A positive correlation exists between Social support scores and Happiness scores. During challenging periods, the availability of support from one's social network becomes increasingly crucial, impacting the satisfaction and overall well-being of a country's residents.

> Correlation between Life expectancy and Happiness score

In [None]:
plt.scatter(world_2023["Ladder score"], world_2023["Healthy life expectancy"], color="purple", label="Data Points")
x = world_2023["Ladder score"]
y = world_2023["Healthy life expectancy"]
z = np.polyfit(x, y, 1)
p = np.poly1d(z)
sns.regplot(x=x, y=y, color="blue", scatter=False, label="Trendline")
plt.title("Happiness Ladder Score and Healthy Life Expectancy", fontsize=18)
plt.xlabel("Happiness Ladder Score")
plt.ylabel("Healthy Life Expectancy")
plt.legend()
plt.show()

Life expectancy demonstrates a correlation with the Happiness score, and intriguingly, there are instances of countries having similar life expectancy levels yet exhibiting different ladder scores. This observation is supported by the earlier bar graph, which highlights that all the top 10 happiest countries have a life expectancy exceeding 70 years.

> Correlation between Freedom to make choices and Happiness score

In [None]:
plt.scatter(world_2023["Ladder score"], world_2023["Freedom to make life choices"], color="purple", label="Data Points")
x = world_2023["Ladder score"]
y = world_2023["Freedom to make life choices"]
z = np.polyfit(x, y, 1)
p = np.poly1d(z)
sns.regplot(x=x, y=y, color="blue", scatter=False, label="Trendline")
plt.title("Happiness Ladder Score and Freedom to Make Life Choices", fontsize=18)
plt.xlabel("Happiness Ladder Score")
plt.ylabel("Freedom to Make Life Choices")
plt.legend()
plt.show()

There is a relationship between the Freedom to make life choice metric and Happiness score but it's quite scattered and the correlation isn't very strong, however it's discernible that countries with higher Happiness score tend to have higher Freedom to make life choice scores.

> Correlation between Generosity and Happiness score

In [None]:
plt.scatter(world_2023["Ladder score"], world_2023["Generosity"], color="purple", label="Data Points")
x = world_2023["Ladder score"]
y = world_2023["Generosity"]
z = np.polyfit(x, y, 1)
p = np.poly1d(z)
sns.regplot(x=x, y=y, color="blue", scatter=False, label="Trendline")
plt.title("Happiness Ladder Score and Generosity", fontsize=18)
plt.xlabel("Happiness Ladder Score")
plt.ylabel("Generosity")
plt.legend()
plt.show()

The scatter plot doesn't show any correlation between Generosity and Happiness score, all the dots are scattered and doesn't signify any trends or relationship between 2 variables.

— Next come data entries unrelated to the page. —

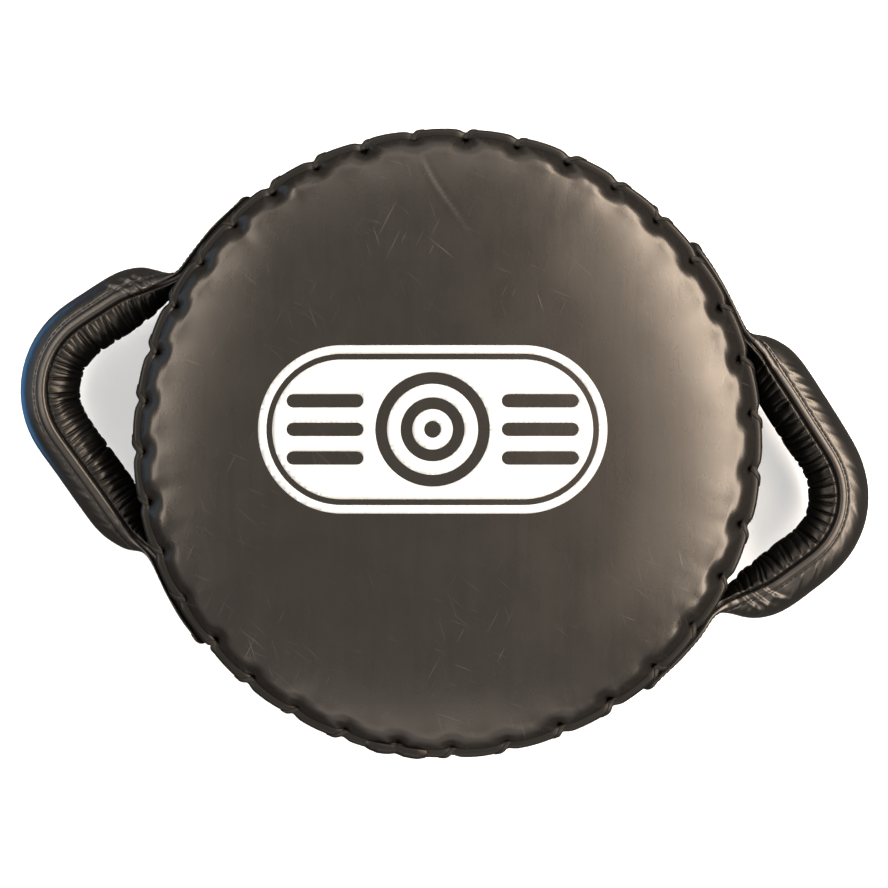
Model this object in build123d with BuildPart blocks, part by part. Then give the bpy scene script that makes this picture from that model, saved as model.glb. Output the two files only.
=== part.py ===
"""Round hand-held strike shield with two stuffed side handles, in millimetres.

The shield lies on its flat back with the strike face up (+Z), and the origin is
the centre of that back, on the round body's axis. Each handle is a stuffed leather
tube bent into a loop. Its ends are pinned to the side wall by flat tails, and
it swings about the chord through its two ends.
"""

from math import cos, radians, sin
import os

from build123d import *

# Shield body
PAD_R = 190.0          # over the rolled edges of the side wall
MID_Z = 44.3           # half height of the side wall, where the handles leave
LEATHER = 2.0          # thickness of every leather panel
GAP = 0.3              # play between a cover and what is inside it
ROLL_R = 3.3           # rolled edge, to the middle of the leather
ROLL_RISE = 35.9       # from MID_Z to the middle of each rolled edge
FACE_TOP = 109.0       # highest point of the strike face
BACK_FLAT_R = 171.3    # flat part of the back
BACK_BEND_R = 14.0     # rise of the back panel towards its seam

# Lacing
STITCHES = 36          # about one every 33 mm round each rim
LACE_SHIFT = 3.6       # degrees round the rim to the first stitch
LACE_DRIFT = 3.3       # degrees that the hand-laced stitches stray from an even pitch
LACE_DRIFT_AT = 54.0   # degrees, where they are furthest on
LACE_WIDTH = 4.0
LACE_THICK = 1.2
LACE_R = 4.5           # middle of the lace round the rolled edge
LACE_SLANT = -35.0     # degrees from square across the edge
LACE_SPAN = 160.0      # degrees of the rolled edge that it covers
LACE_FACING = 45.0     # degrees above the horizontal, middle of that span

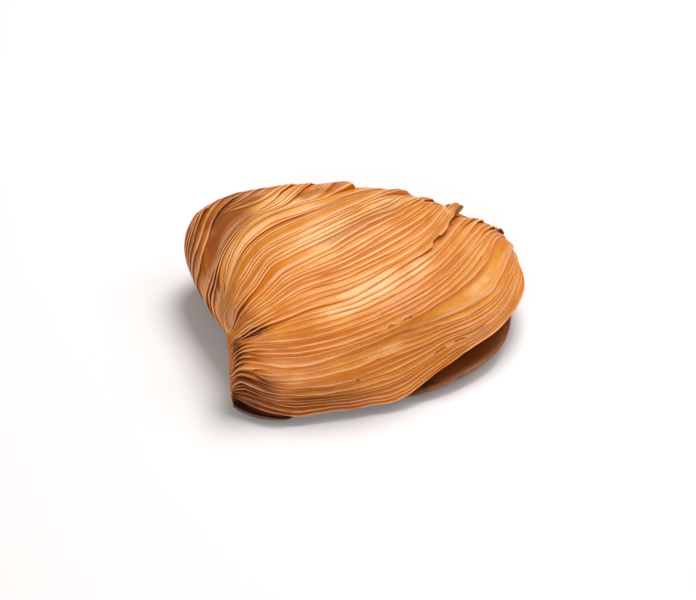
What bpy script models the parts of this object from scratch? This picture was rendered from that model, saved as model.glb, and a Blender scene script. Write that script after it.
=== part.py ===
"""Sfogliatella riccia: a baked shell of thin pastry leaves, drawn together at two corners.

The leaves run like meridians from the near corner to the far corner. A few guide leaves give the
shell its form, and smooth curves through them give every other leaf. Each leaf laps over the one
below it with a raised free edge, and all the free edges face the slit at the front, where the top
of the shell gapes over a single lower leaf, the lip. It is one solid: browning and the finest
leaves are surface looks.

Working frame: x runs from the near corner to the far corner, y across the leaves from the slit to
the back, z up from the table. Lengths are in millimetres until the mesh is made.
"""

import math

import bpy
import numpy as np

MM = 0.001

# The two corners where all the leaves meet.
NEAR_CORNER = (0, 0, 5)
FAR_CORNER = (112, 1, 13)

# Where the five stations of a guide leaf lie along it, as shares of the way between the corners.
STATIONS = (0, 0.13, 0.35, 0.52, 0.69, 0.85, 1)

# Guide leaves: the leaf's number, counted from the slit over the top and round underneath, then
# the points that it passes at the neck, quarter, middle, far and shoulder stations.
GUIDE_LEAVES = (
    # front face, from the free edge over the slit up to the valley at the neck
    (0, (5, -10, 3), (24, -23.5, 2.2), (50, -31.5, 6), (78, -31.5, 11.5), (101, -20, 13.5)),
    (4, (4.5, -6, 7), (24, -20, 6.5), (50, -29, 8.5), (78, -30, 13.5), (102, -16, 15.5)),
    (12, (4.5, -1, 14), (24, -17, 17.5), (50, -24, 21), (78, -23.5, 20), (104, -10, 18)),
    (15, (4.5, 0, 17), (24, -15.5, 21), (50, -23.5, 25), (78, -19, 24), (104, -5, 21)),
    (20, (5, 1.5, 22), (24, -11, 26.5), (50, -18, 30.5), (78, -12, 30), (103, 2, 24)),
    (25, (5, 3, 25), (24, -4.5, 30.5), (50, -9.5, 34.5), (78, -5, 33.5), (101, 10, 26)),
    # crown
    (33, (6, 6, 25.5), (24, 5.5, 33), (50, 3.5, 36.5), (78, 7, 35.5), (98, 16, 27)),
    (40, (7, 9, 25), (23, 14, 33.5), (48, 15, 38), (75, 19, 36.5), (95, 22, 27)),
    (46, (8, 11, 24), (23, 25, 32), (47, 26, 38), (73, 27, 36), (92, 28, 26)),
    (52, (9, 13, 21), (21, 34, 29.5), (45, 38, 37), (71, 37, 34.5), (90, 34, 24)),
    # back and the hump behind the neck
    (58, (10, 15, 17), (20, 45, 26), (42, 51, 34.5), (68, 45, 31.5), (89, 39, 20)),
    (66, (11, 15, 12), (19, 54.5, 19.5), (38, 63, 28), (66, 52, 25), (89, 42, 16)),
    (74, (11.5, 13, 8), (22.5, 56, 11.5), (41, 65, 17.5), (67, 55, 17), (90, 41, 12)),
    (80, (12, 11, 5), (26, 52, 5.5), (45, 61, 7), (69, 52, 7.5), (91, 36, 9)),
    # underside, pressed flat on the table, and the lip
    (86, (12, 8, 3), (28, 44, -0.5), (50, 50, -0.5), (71, 41, -0.3), (93, 27, 6)),
    (92, (11, 4, 2), (27, 24, -0.5), (50, 25, -0.5), (73, 19, -0.5), (95, 11, 6)),
    (98, (9, -1, 1.5), (25, 1, -0.5), (50, -6, -0.5), (76, -4, 0), (97, -3, 7)),
    (104, (7, -5, 1.5), (24, -16, -0.5), (50, -25, 0), (78, -24, 2), (97, -13, 7)),
    (106, (5, -9.5, 2), (24, -22.5, 0.8), (50, -31.5, 2.5), (78, -32, 3.8), (97, -18.5, 7)),
)
INNER_LIP = 98  # the leaf on the underside that the lip runs in towards

# Leaf numbers at which a broad leaf's free edge stands proud of the leaf below it.
FREE_EDGES = (
    0, 2.5, 5, 8, 11, 13, 15.5, 18, 21.5, 25, 27.5, 31, 34.5,
    38, 41.5, 45, 48.5, 52, 55, 58, 61, 64.5, 68, 72, 76, 80,
)
UNDERSIDE_LEAVES = (83, 86, 89, 92, 95, 98, 101, 104, 106)
STEP_HEIGHT = 1.2
STEP_SHARE = 0.5  # a step is no higher than this share of its leaf's width
STEP_PROFILE = ((0, 0), (0.12, 1), (0.6, 0.5))  # way across a leaf, height as a share of the step

# Hollows between leaves: leaf number, its reach in leaves, place along the leaf, its reach, depth.
HOLLOWS = (
    (26.2, 1.3, 0.19, 0.09, 3.0),  # the valley above the neck
    (60.0, 1.6, 0.38, 0.16, 1.8),  # the furrow on the hump
)

# The slit between the free edge of the top and the lip.
SLIT_DEPTH = 13
SLIT_OPENS = (38, 60)  # distances from the near corner between which it grows to full depth
SLIT_CLOSES = (88, 104)
LIP_THICKNESS = 1.0
ROOF_DROP = 0.9

COLUMNS = 50
END_CROWDING = 0.05  # how far the columns draw towards the corners, where the leaves bend most

CRUST_COLOUR = (0.62, 0.27, 0.07, 1)
CRUST_ROUGHNESS = 0.45


def smooth_curve(knots, values, places):
    """A natural cubic spline through values at knots, read at places; values may hold points."""
    knots = np.asarray(knots, float)
    values = np.asarray(values, float)
    gaps = np.diff(knots)
    system = np.eye(len(knots))
    bends = np.zeros_like(values)
    for i in range(1, len(knots) - 1):
        system[i, i - 1 : i + 2] = gaps[i - 1], 2 * (gaps[i - 1] + gaps[i]), gaps[i]
        slope_after = (values[i + 1] - values[i]) / gaps[i]
        slope_before = (values[i] - values[i - 1]) / gaps[i - 1]
        bends[i] = 6 * (slope_after - slope_before)
    bends = np.linalg.solve(system, bends.reshape(len(knots), -1)).reshape(values.shape)

    places = np.asarray(places, float)
    span = np.clip(np.searchsorted(knots, places, side="right") - 1, 0, len(gaps) - 1)
    column = (-1,) + (1,) * (values.ndim - 1)
    gap = gaps[span].reshape(column)
    before = ((knots[span + 1] - places) / gaps[span]).reshape(column)
    after = 1 - before
    straight = before * values[span] + after * values[span + 1]
    bend_before = (before**3 - before) * bends[span]
    bend_after = (after**3 - after) * bends[span + 1]
    return straight + (bend_before + bend_after) * gap**2 / 6


def shell(leaves, ways):
    """Points of the smooth shell: one row for each leaf number, one column for each way along."""
    numbers = [guide[0] for guide in GUIDE_LEAVES]
    stations = [(NEAR_CORNER, *guide[1:], FAR_CORNER) for guide in GUIDE_LEAVES]
    chosen = smooth_curve(numbers, stations, leaves)
    points = smooth_curve(STATIONS, chosen.swapaxes(0, 1), ways).swapaxes(0, 1)
    points[..., 2] = np.maximum(points[..., 2], 0)
    return points


def outward(leaves, ways):
    """Unit vectors square to the shell, pointing out, and the width of one leaf there."""
    leaves = np.asarray(leaves, float)
    nudge = 0.01
    across = (shell(leaves + nudge, ways) - shell(leaves - nudge, ways)) / (2 * nudge)
    inside = np.clip(ways, nudge, 1 - nudge)
    along = shell(leaves, inside + nudge) - shell(leaves, inside - nudge)
    square = np.cross(along, across)
    length = np.linalg.norm(square, axis=2, keepdims=True)
    return square / np.maximum(length, 1e-9), np.linalg.norm(across, axis=2)


def ease(value, start, end):
    """Rises smoothly from 0 at start to 1 at end."""
    share = np.clip((value - start) / (end - start), 0, 1)
    return share * share * (3 - 2 * share)


def swell(value, middle, reach):
    """A smooth hump: 1 at middle, and 0 from reach away on."""
    return 1 - ease(np.abs(value - middle), 0, reach)


def columns():
    """Ways along the leaves, closer together towards both corners."""
    even = np.linspace(0, 1, COLUMNS + 2)[1:-1]
    return even - END_CROWDING * np.sin(2 * math.pi * even)


def stepped_rows():
    """(leaf number, share of the step height, leaf width in leaves) for the lapped leaves."""
    rows = []
    for edge, following in zip(FREE_EDGES, FREE_EDGES[1:]):
        width = following - edge
        rows += [(edge + across * width, height, width) for across, height in STEP_PROFILE]
    return rows + [(FREE_EDGES[-1], 0, 1)]


def top_rows(ways):
    """Rows of points from the free edge at the slit, up over the crown and down the back."""
    leaves, shares, widths = np.array(stepped_rows()).T
    normals, leaf_width = outward(leaves, ways)
    step = np.minimum(STEP_HEIGHT, STEP_SHARE * leaf_width * widths[:, None])
    height = shares[:, None] * step
    for leaf, leaf_reach, way, way_reach, depth in HOLLOWS:
        height -= depth * np.outer(swell(leaves, leaf, leaf_reach), swell(ways, way, way_reach))
    return list(shell(leaves, ways) + height[..., None] * normals)


def slit_rows(edge, rim, ways):
    """Rows that close the loop from the lip's rim into the slit and back out to the free edge."""
    inward = shell([INNER_LIP], ways)[0] - rim
    inward[:, 2] = 0
    inward /= np.linalg.norm(inward, axis=1, keepdims=True)
    gap = np.linalg.norm(edge - rim, axis=1)
    opening = ease(rim[:, 0], *SLIT_OPENS) * (1 - ease(rim[:, 0], *SLIT_CLOSES))
    depth = (0.8 * gap * (1 - opening) + SLIT_DEPTH * opening)[:, None]
    up = np.array((0, 0, 1))
    lip_top = rim + up * np.minimum(LIP_THICKNESS, 0.3 * gap)[:, None]
    roof = edge - up * np.minimum(ROOF_DROP, 0.2 * gap)[:, None] + 0.4 * depth * inward
    return [
        lip_top,
        lip_top + 0.4 * depth * inward,
        (lip_top + roof) / 2 + 0.6 * depth * inward,
        roof,
    ]


def loop_mesh(name, rows):
    """A closed mesh through rows of points, drawn together at the two corners."""
    rows = np.array(rows)
    row_count, column_count = rows.shape[:2]
    points = np.vstack([rows.reshape(-1, 3), [NEAR_CORNER, FAR_CORNER]])
    low, high = points.min(axis=0), points.max(axis=0)
    points -= (*(low + high)[:2] / 2, low[2])  # the origin goes under the middle of the whole

    near, far = len(points) - 2, len(points) - 1
    faces = []
    for row in range(row_count):
        here = row * column_count
        above = (row + 1) % row_count * column_count
        faces.append((near, here, above))
        for column in range(column_count - 1):
            faces.append((here + column, here + column + 1, above + column + 1, above + column))
        faces.append((far, above + column_count - 1, here + column_count - 1))

    mesh = bpy.data.meshes.new(name)
    mesh.from_pydata((points * MM).tolist(), [], faces)
    mesh.validate()
    mesh.shade_smooth()
    mesh.set_sharp_from_angle(angle=math.radians(50))
    return mesh


def crust_material():
    material = bpy.data.materials.new("crust")
    material.use_nodes = True
    shader = material.node_tree.nodes["Principled BSDF"]
    shader.inputs["Base Color"].default_value = CRUST_COLOUR
    shader.inputs["Roughness"].default_value = CRUST_ROUGHNESS
    shader.inputs["Metallic"].default_value = 0
    return material


def build():
    for leftover in list(bpy.data.objects):
        bpy.data.objects.remove(leftover)
    ways = columns()
    top = top_rows(ways)
    underside = list(shell(UNDERSIDE_LEAVES, ways))
    slit = slit_rows(top[0], underside[-1], ways)
    pastry = bpy.data.objects.new("sfogliatella", loop_mesh("sfogliatella", top + underside + slit))
    pastry.data.materials.append(crust_material())
    bpy.context.scene.collection.objects.link(pastry)


build()
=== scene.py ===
# %% [markdown]
# # A sfogliatella, leaf by leaf
#
# A sfogliatella riccia is a shell of paper-thin baked leaves. A roll of dough and lard is sliced,
# and each slice is pushed out into a cone, so the turns of the roll slide past each other like the
# pages of a fanned book. This lesson builds that shell out of about eighty overlapping leaves, each
# with a real free edge and a real pocket under it, and then bakes it with a procedural crust.
#
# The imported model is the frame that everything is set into. It is loaded first, and its box is kept:
# the camera, the lamps and the table are placed by it.

import math

import bpy
import numpy as np
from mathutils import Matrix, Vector


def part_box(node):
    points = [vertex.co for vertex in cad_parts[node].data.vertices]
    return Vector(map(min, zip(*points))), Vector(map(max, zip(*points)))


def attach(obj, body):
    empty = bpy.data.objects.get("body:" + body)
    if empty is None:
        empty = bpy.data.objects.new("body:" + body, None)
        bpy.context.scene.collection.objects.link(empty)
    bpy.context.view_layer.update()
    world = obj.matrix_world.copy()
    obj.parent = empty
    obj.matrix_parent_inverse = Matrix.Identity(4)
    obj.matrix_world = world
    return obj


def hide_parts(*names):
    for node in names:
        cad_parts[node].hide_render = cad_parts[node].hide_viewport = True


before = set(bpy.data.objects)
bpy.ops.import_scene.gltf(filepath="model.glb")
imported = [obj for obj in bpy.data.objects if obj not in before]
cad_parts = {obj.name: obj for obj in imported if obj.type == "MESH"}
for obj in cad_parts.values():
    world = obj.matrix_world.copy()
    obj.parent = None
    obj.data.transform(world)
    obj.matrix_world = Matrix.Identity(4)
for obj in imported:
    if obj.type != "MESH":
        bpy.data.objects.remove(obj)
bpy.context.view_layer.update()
NODE = "sfogliatella"
BOX_LOW, BOX_HIGH = (Vector(corner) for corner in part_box(NODE))
BOX_MIDDLE = (BOX_LOW + BOX_HIGH) / 2
MM = 0.001
print("box of the solid in mm:", [round(v / MM, 1) for v in (*BOX_LOW, *BOX_HIGH)])

# %% [markdown]
# ## The camera
#
# A long lens keeps the pastry's proportions honest, because a short one swells whatever is nearest.
# The camera is placed by the angle that it looks from: so many degrees round, so many above the
# table, so far away.


# %% Camera
CAMERA_ROUND = -36.96  # degrees from straight in front, seen from above
CAMERA_ABOVE = 38.0  # degrees above the table
CAMERA_AWAY = 0.56  # metres
CAMERA_LENS = 90  # millimetres
CAMERA_CLIP = 0.01  # metres
CAMERA_AIM = BOX_MIDDLE + Vector((-3.7, -6.3, -7.9)) * MM


def direction(round_degrees, above_degrees):
    """A unit vector that points from the pastry towards this place around it."""
    turn = math.radians(round_degrees)
    rise = math.radians(above_degrees)
    return Vector((math.sin(turn) * math.cos(rise), -math.cos(turn) * math.cos(rise), math.sin(rise)))


def place(thing, towards, away, aim):
    """Puts a camera or a light at a distance in a direction, turned to look at the aim."""
    thing.location = aim + towards * away
    thing.rotation_euler = towards.to_track_quat("Z", "Y").to_euler()
    bpy.context.scene.collection.objects.link(thing)


camera = bpy.data.objects.new("camera", bpy.data.cameras.new("camera"))
camera.data.lens = CAMERA_LENS
camera.data.clip_start = CAMERA_CLIP
place(camera, direction(CAMERA_ROUND, CAMERA_ABOVE), CAMERA_AWAY, CAMERA_AIM)
bpy.context.scene.camera = camera
print("camera at", [round(v, 3) for v in camera.location])

# %% [markdown]
# ## Table and light
#
# The pastry stands on a plain pale table. A soft lamp high behind it and to its right rakes across
# the leaves, so that each free edge catches light and each pocket stays dark. A weak one at the
# right adds gloss, and a wide low one from the front left opens the shadows. All are area lights,
# because a small lamp would cut hard shadows under every leaf. The standard view transform keeps
# the whites of the table white.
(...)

> Correlation of all metrics and Happiness score

In [None]:
metrics = ["Ladder score", "Logged GDP per capita", "Generosity", "Healthy life expectancy", "Freedom to make life choices", "Social support"]
selected_data = world_2023[metrics]
correlation_matrix = selected_data.corr()
plt.figure(figsize=(10, 8))
sns.set(font_scale=1.1)  
sns.set_style("whitegrid") 
sns.heatmap(correlation_matrix, annot=True, cmap='coolwarm', fmt=".2f", linewidths=.5, vmin=-1, vmax=1, cbar_kws={"shrink": 0.7})
plt.title("Correlation Between Happiness Metrics and Happiness Ladder Score", fontsize=18)
plt.show()

The heatmap draws the correlations between the specified metrics and Happiness "Ladder score." The values in the heatmap represent the correlation coefficients, which range from -1 (strong negative correlation) to 1 (strong positive correlation), with 0 indicating no correlation. Out of all metrics, GDP per capita and Life expectancy are the most positively correlated with the Happiness score, with correlation coefficients as 0.84 and 0.75 respectively.

# Summary 

The project uses analysis and visualization methods to reveal the trends of happiness score over the years and correlations between important metrics to the overall happiness level as well as happiness trends of Finland over the decade. The visualization shows some interesting findings:
* There are positive correlations between several key metrics and the Happiness score, notably "Logged GDP per capita," "Healthy life expectancy", "Social support", and "Freedom to make life choices". The correlation between "Generosity" and Happiness score appeared to be less pronounced, suggesting that the impact of generosity on happiness isn't very clear.
* The overall happiness score has increased significantly since 2017 dropping in 2023 but we might see a clearer trend when having a complete dataset at the end of 2023
* Finland's happiness score saw a substantial increase starting in 2016 and having exhibited the highest score since 2018 and being 5 years in a row being called the happiest country

In conclusion, this analysis project contributes to our understanding of the multifaceted nature of happiness and the factors that contribute to it. It underscores the importance of considering a range of well-being metrics when assessing and improving the quality of life for individuals and communities worldwide.